DATA FOR THIS EXERCISE:
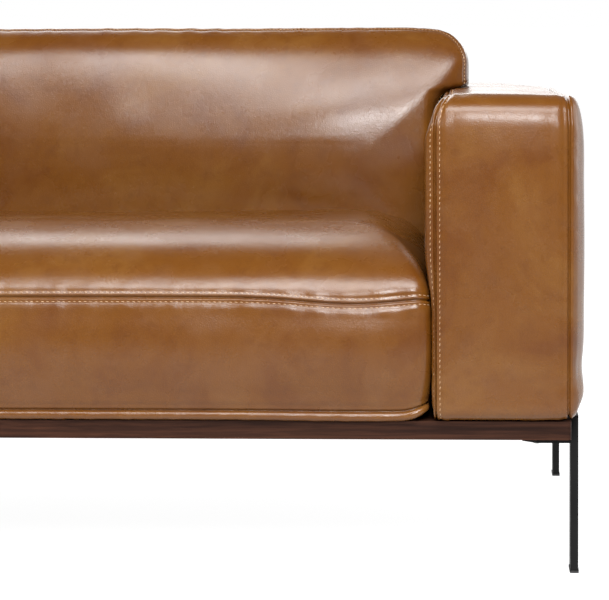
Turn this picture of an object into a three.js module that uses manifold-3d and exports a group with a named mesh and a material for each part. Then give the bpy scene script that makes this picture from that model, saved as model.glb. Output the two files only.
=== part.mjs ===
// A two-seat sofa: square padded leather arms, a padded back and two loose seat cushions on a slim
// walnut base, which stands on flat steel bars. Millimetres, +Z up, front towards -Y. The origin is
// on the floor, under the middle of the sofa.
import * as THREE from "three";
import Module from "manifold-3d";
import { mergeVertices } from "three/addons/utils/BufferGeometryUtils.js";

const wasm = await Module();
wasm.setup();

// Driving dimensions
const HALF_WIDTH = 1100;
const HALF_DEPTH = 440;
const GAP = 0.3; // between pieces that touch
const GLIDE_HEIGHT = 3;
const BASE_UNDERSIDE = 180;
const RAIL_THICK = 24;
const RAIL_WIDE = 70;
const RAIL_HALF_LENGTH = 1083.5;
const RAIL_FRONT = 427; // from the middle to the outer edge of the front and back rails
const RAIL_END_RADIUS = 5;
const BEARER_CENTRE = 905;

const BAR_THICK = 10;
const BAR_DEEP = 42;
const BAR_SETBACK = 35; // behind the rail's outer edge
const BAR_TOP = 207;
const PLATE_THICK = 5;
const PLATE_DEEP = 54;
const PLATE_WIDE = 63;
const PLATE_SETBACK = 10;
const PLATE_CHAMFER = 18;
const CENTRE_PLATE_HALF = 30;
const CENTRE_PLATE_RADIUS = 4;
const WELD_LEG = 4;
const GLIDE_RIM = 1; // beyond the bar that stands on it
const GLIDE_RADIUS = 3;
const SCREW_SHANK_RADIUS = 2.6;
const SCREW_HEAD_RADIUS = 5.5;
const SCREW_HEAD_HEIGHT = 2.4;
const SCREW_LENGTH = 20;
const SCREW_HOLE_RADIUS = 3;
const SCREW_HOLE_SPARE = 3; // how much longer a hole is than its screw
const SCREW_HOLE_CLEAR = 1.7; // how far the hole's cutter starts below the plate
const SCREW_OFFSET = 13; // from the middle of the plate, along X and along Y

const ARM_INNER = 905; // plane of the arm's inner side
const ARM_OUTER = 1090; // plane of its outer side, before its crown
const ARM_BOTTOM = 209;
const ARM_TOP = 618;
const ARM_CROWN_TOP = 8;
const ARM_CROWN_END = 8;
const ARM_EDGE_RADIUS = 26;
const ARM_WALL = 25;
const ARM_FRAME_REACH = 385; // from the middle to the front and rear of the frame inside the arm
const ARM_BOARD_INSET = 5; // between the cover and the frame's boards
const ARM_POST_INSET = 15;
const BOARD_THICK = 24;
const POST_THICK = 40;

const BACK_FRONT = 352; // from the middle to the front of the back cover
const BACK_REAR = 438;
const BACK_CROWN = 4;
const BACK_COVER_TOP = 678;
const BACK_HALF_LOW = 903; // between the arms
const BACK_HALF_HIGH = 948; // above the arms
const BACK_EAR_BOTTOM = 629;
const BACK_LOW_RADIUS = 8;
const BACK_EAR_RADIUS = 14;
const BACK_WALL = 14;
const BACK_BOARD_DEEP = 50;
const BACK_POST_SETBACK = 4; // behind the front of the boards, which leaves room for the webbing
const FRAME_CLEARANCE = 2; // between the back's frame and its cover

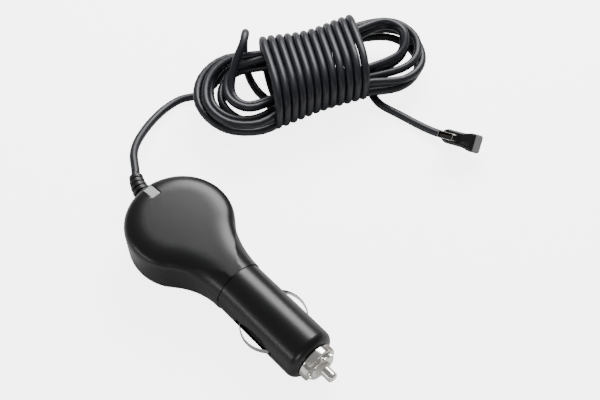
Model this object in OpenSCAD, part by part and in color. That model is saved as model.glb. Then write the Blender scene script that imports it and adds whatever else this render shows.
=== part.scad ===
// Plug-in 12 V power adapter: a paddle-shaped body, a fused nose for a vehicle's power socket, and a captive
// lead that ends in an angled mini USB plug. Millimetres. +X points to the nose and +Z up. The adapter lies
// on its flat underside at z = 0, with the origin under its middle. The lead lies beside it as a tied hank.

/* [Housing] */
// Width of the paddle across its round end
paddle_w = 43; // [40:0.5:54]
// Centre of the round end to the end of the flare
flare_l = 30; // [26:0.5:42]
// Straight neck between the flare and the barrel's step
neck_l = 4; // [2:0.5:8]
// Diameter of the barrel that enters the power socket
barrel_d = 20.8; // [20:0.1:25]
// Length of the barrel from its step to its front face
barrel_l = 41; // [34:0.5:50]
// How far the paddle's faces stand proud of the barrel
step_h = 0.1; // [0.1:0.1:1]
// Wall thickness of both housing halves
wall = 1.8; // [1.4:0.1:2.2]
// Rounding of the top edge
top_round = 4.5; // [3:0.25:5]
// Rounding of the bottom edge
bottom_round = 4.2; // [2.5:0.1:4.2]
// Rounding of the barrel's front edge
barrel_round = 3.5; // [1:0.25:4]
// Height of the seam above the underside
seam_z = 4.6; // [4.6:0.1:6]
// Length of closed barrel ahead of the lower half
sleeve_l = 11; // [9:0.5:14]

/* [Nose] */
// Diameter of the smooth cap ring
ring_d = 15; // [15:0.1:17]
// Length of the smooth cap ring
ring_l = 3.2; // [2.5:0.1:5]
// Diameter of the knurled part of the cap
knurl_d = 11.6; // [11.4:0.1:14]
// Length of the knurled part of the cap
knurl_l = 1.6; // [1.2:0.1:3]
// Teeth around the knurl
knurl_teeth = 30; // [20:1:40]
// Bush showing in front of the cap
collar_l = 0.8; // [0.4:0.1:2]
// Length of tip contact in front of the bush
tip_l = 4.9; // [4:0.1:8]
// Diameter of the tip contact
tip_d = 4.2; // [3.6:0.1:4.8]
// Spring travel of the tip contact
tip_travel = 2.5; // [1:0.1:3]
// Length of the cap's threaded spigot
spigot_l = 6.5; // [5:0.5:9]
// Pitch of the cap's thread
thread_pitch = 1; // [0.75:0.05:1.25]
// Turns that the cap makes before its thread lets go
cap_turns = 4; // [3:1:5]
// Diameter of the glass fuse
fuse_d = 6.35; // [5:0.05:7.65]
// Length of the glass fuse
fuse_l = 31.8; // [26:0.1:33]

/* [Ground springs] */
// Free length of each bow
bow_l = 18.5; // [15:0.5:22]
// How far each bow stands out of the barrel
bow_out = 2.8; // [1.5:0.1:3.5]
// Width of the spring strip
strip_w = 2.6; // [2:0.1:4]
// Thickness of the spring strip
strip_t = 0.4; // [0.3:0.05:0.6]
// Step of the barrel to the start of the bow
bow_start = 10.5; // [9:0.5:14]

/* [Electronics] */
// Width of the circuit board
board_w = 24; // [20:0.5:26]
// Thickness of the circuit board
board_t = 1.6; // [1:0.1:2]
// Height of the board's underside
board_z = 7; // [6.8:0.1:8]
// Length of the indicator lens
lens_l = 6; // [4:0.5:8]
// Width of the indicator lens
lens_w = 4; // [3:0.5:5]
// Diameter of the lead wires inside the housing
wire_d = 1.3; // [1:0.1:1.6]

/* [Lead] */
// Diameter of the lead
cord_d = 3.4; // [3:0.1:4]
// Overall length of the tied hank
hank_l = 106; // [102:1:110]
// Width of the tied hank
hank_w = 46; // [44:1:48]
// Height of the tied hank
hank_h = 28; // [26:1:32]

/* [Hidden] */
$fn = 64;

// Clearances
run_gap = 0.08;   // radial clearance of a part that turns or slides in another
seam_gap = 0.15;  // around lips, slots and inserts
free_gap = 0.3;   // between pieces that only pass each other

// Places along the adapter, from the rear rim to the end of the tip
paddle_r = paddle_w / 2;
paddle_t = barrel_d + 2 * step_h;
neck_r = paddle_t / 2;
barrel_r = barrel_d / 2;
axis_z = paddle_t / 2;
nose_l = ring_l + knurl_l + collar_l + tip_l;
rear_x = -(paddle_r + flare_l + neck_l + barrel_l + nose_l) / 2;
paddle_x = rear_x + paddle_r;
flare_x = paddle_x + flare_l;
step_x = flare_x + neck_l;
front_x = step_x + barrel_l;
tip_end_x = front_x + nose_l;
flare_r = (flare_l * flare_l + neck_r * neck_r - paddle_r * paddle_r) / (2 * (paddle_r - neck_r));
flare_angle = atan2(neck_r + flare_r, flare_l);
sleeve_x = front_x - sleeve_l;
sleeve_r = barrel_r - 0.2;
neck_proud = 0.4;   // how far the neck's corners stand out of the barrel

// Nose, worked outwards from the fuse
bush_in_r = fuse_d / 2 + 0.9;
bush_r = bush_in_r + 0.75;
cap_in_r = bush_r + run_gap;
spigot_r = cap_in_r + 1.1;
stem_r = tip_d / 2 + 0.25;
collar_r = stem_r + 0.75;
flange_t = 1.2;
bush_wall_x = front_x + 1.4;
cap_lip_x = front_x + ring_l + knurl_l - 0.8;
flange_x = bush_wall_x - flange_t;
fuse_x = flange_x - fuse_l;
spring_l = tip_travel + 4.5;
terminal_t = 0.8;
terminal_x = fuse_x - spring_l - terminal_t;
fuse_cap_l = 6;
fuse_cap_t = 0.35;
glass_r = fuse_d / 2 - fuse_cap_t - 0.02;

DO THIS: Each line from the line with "Model this object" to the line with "a tied hank." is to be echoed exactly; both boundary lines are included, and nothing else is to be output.

WRITTEN REPLY:
Model this object in OpenSCAD, part by part and in color. That model is saved as model.glb. Then write the Blender scene script that imports it and adds whatever else this render shows.
=== part.scad ===
// Plug-in 12 V power adapter: a paddle-shaped body, a fused nose for a vehicle's power socket, and a captive
// lead that ends in an angled mini USB plug. Millimetres. +X points to the nose and +Z up. The adapter lies
// on its flat underside at z = 0, with the origin under its middle. The lead lies beside it as a tied hank.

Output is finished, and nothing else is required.